State Receives $11.7 Million for Opioid Prevention, Treatment, Recovery

BOSTON — The Baker-Polito administration announced that Massachusetts has received an $11.7 million federal grant to continue its public-health response to the opioid epidemic and bolster community overdose prevention, outpatient opioid treatment, and recovery services across the Commonwealth. This is the second consecutive year the state has received the funding, bringing the two-year total to $23.8 million.

“The opioid and heroin epidemic have led to heartbreaking addiction and losses for too many families in the Commonwealth, and this critical funding will increase support for important services like recovery coaches and medication-assisted treatment,” said Gov. Charlie Baker. “Massachusetts is one of the only states in the nation to see a slight decrease in opioid-related deaths, but there is much work to be done to address this public-health crisis, including passage of our administration’s bill, the CARE Act, to build on opioid prevention, intervention, recovery and treatment.”

This grant, from the Substance Abuse and Mental Health Services Administration, is the second round of funding authorized under the 21st Century Cures Act, signed into law in December 2016. The funds address the opioid crisis by increasing access to treatment, reducing unmet treatment needs, and reducing opioid overdose-related deaths through the provision of prevention, treatment and recovery activities for opioid-use disorder. It supports existing statewide services managed by the state Department of Public Health’s Bureau of Substance Addiction Services.

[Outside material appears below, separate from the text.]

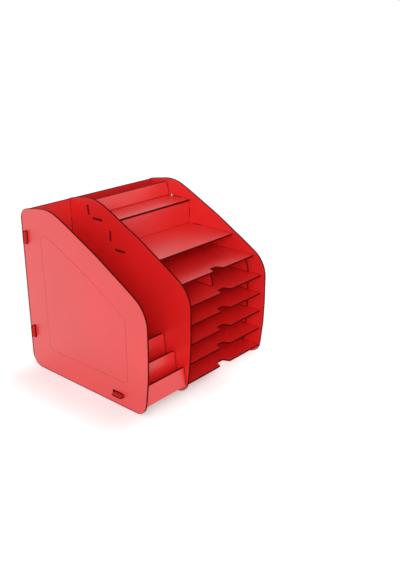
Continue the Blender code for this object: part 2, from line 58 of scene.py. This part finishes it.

In addition to this new federal funding, through administrative actions, the Baker-Polito administration will invest up to $219 million over five years from the state’s 1115 Medicaid waiver, starting in the fiscal year 2018, to meet the needs of individuals with addictions and/or co-occurring disorders. These funds will expand residential recovery services, increase access to medication-assisted treatment, add new recovery coaches and navigators, and implement a consistent clinical assessment tool throughout the treatment system. Since 2015, the administration has doubled spending to address the opioid crisis and added more than 1,100 treatment beds, including 748 adult substance-use treatment beds at different treatment levels, and certified more than 162 sober homes, accounting for an additional 2,184 beds.